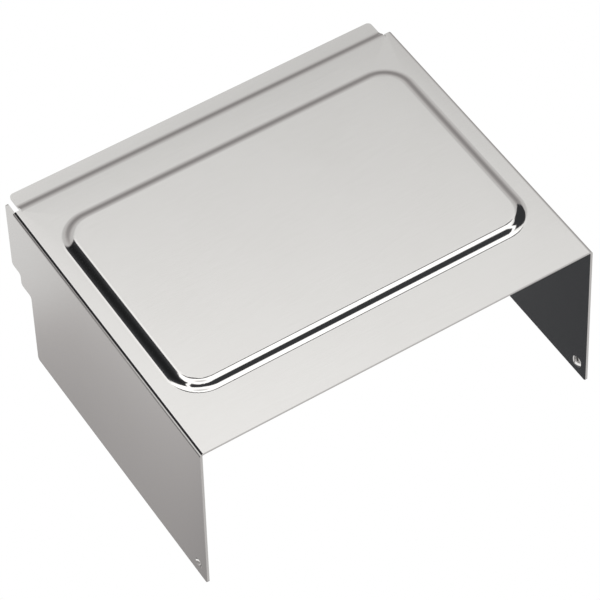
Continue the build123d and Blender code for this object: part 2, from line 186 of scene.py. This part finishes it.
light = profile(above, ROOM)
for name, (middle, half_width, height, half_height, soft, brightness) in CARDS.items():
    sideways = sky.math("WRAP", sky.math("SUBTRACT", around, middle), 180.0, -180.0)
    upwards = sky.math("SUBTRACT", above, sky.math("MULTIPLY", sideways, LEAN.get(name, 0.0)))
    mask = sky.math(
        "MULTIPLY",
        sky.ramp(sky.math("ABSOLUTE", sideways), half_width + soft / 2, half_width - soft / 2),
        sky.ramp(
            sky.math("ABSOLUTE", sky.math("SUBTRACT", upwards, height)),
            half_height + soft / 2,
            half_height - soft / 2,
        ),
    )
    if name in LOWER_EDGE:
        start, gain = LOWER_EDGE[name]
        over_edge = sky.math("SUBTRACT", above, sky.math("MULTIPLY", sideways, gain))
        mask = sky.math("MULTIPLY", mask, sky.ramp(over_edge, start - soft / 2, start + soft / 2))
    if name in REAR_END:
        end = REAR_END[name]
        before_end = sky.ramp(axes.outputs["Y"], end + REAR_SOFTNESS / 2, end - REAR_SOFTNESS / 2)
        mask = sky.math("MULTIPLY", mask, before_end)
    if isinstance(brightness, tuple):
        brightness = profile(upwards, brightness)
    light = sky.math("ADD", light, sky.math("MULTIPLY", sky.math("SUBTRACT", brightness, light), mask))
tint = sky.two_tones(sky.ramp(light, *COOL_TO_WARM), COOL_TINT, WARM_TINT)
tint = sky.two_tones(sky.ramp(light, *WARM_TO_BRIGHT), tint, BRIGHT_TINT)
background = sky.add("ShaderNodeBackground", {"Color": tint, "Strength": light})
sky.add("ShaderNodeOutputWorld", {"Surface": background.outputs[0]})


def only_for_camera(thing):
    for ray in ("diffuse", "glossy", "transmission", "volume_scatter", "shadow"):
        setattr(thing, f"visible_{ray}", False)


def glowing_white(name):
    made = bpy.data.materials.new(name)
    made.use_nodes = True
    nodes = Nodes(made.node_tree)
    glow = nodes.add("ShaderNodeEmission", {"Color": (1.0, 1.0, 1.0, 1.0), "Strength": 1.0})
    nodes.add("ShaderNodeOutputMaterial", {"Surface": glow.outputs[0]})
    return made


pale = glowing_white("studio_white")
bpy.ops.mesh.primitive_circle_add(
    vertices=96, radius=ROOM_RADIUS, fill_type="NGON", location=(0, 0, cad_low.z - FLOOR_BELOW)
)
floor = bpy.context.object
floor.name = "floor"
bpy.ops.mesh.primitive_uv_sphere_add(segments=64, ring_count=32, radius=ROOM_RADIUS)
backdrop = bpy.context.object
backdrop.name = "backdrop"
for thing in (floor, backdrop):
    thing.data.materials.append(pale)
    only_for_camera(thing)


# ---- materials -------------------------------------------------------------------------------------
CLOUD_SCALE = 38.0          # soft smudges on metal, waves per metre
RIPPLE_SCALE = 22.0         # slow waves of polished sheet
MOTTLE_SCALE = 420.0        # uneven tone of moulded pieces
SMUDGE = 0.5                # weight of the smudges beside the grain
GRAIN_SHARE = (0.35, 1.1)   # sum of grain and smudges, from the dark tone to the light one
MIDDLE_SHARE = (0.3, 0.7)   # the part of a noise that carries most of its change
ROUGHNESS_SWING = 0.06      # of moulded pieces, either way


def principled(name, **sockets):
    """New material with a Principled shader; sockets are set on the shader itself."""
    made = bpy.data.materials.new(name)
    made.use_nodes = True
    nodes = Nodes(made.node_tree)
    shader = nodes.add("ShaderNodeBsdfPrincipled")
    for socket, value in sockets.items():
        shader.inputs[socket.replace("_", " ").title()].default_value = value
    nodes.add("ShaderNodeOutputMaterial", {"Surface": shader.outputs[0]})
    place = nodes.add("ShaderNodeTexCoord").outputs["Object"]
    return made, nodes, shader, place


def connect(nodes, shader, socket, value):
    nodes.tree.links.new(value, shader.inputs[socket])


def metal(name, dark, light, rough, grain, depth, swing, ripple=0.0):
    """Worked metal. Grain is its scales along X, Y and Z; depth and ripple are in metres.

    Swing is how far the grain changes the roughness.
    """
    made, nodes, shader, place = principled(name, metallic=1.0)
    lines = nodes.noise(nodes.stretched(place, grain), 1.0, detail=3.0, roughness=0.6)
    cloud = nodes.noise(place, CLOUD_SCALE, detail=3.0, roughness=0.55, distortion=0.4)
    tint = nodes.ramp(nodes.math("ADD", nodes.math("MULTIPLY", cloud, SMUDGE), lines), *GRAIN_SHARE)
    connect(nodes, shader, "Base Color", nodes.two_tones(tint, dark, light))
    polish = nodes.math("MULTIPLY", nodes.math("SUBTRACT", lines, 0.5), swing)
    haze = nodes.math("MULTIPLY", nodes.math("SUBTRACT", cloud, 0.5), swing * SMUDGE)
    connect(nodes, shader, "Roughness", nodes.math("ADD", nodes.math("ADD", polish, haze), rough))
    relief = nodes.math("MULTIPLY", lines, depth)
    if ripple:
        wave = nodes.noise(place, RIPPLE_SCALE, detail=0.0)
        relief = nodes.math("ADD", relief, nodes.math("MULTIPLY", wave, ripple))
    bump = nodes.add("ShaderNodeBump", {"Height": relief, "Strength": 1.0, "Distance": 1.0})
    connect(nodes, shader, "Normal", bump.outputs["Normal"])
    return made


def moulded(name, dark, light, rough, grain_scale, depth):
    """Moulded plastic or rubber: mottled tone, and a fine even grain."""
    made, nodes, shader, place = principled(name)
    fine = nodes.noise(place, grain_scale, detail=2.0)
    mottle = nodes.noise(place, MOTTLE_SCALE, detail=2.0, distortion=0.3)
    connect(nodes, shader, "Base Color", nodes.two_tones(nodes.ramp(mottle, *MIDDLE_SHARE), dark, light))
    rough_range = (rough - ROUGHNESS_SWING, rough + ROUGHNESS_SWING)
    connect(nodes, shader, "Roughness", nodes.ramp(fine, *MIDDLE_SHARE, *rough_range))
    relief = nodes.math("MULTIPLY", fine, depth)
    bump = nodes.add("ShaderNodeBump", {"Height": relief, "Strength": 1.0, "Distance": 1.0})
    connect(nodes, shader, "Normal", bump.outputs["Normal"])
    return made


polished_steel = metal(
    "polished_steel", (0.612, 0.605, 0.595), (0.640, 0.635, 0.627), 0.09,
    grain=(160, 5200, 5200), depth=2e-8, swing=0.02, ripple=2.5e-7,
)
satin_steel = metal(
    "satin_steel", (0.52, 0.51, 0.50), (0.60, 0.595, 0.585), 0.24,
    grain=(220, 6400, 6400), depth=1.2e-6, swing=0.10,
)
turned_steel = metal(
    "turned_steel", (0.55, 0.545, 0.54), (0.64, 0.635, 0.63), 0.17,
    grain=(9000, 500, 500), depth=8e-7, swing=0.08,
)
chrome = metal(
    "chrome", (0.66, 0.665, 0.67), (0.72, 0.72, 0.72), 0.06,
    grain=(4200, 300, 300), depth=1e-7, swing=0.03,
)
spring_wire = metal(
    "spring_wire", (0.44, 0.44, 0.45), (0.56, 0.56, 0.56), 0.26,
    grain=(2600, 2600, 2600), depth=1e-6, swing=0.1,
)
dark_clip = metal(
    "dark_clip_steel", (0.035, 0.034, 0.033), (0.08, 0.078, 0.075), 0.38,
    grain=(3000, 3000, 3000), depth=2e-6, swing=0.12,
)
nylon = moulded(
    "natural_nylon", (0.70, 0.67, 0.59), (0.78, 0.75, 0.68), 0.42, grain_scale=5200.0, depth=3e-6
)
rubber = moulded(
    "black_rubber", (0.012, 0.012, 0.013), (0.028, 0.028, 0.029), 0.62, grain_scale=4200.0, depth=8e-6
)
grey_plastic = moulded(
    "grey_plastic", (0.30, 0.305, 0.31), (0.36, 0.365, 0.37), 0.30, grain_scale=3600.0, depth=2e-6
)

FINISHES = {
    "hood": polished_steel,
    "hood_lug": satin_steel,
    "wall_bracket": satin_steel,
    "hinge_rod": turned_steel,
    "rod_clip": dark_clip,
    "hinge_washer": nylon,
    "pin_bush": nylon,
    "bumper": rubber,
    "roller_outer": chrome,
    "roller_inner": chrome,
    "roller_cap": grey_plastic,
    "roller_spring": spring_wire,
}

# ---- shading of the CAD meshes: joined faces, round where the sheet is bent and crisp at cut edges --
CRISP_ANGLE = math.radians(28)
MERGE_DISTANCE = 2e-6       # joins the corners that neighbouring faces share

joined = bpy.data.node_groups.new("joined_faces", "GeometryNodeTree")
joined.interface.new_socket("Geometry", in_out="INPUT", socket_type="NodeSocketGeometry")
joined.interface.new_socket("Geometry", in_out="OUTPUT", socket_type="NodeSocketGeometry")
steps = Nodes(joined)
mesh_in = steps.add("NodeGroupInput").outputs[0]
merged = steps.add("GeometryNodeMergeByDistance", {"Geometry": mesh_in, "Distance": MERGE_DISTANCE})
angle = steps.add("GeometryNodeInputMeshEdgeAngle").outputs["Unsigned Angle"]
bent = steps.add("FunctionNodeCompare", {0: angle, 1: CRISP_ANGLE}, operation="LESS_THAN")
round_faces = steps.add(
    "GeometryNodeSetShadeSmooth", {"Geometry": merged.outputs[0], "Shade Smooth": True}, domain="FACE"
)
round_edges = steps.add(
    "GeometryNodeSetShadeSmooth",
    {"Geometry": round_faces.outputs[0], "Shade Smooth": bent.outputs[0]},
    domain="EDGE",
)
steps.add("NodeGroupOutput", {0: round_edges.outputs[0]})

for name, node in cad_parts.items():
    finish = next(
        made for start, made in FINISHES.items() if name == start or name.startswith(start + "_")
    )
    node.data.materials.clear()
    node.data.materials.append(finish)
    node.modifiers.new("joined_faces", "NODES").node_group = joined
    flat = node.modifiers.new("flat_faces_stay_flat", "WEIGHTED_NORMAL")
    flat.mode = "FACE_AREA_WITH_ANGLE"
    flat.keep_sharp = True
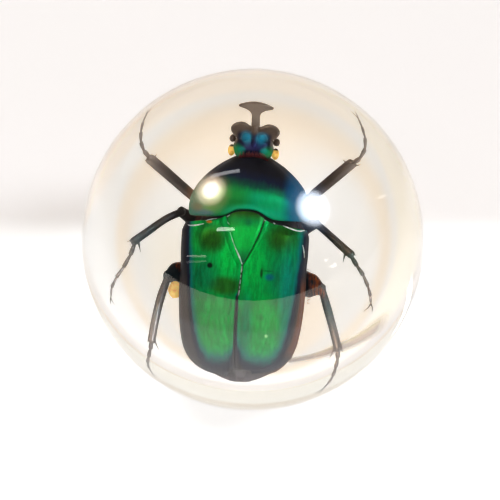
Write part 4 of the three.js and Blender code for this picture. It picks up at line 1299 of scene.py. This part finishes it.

•••

=== Given instruction ===
Collect every line with the string "this" from the records, and copy each.

=== Complete answer ===
Continue the build123d and Blender code for this object: part 2, from line 186 of scene.py. This part finishes it.
Write part 4 of the three.js and Blender code for this picture. It picks up at line 1299 of scene.py. This part finishes it.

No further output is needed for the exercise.